I asked my mother once--when I was little and she was probably only about a 100 pounds overweight, but it seemed like more because of the way Dad called her a fat, lazy slob all the time--"Mom? Are fat people really, really strong because they hafta carry around all that fat? Or...?" She said that no, fat people were not strong, they were tired.
So here was this woman who looked just like my mom that I saw every Sunday night at Fred Meyer. And every week I'd forget and be shocked to see my mom shopping. I wanted my mom to be alive so much that I imagined that she hadn't really died, but had just needed a break from her life and so had faked her death and was really living in Arizona somewhere, but came up to Canby, Oregon to buy groceries late on Sunday nights and somehow didn't think that I'd see her. I'd walk up to this woman every week to tell her that it was okay, that it was hard, unbelievably hard to lose her, but that it was okay if she just needed a break and that I was not mad, that she could come back. But then she'd turn toward me just enough and I'd see that this wasn't my mother after all and I'd have to pretend I'd mistaken her for someone else or was looking beyond her at a sale sign or something.

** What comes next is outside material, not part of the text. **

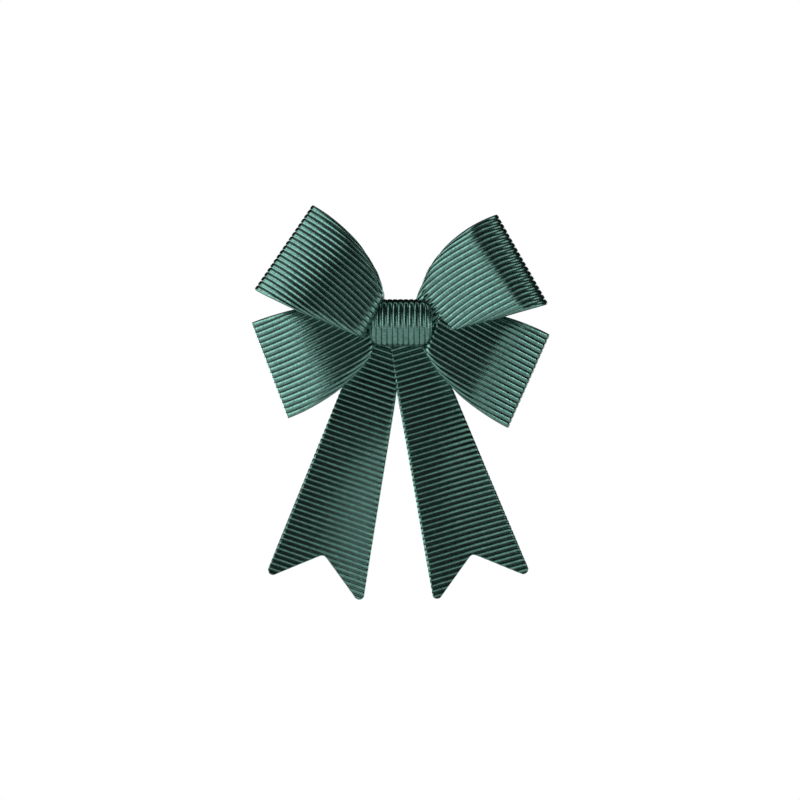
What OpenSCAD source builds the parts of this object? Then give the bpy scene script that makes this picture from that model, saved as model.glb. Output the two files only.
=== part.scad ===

For a couple of years, actually, and even now sometimes, I fantasize that she's really not dead but living in Arizona somewhere, taking a break. But then I remember her cold body on her bedroom floor, which I insisted was cold from the air conditioner, and how I cried to Todd, "She's not here. Whatever made her her isn't here anymore." And that I have a box of ashes in the basement that used to be her pink, fat, warm body that meant Mom to me and I realize that there's no way around it. My mom is dead and she's not coming back and I hate that.
1 Comments:
karen, i sure do miss yer ma too. these stories are wonderful, poignant, wrenching, and life-affirming all at the same time. thank god yer ma was all of those things as well, that the stories you have to tell about her are these kind.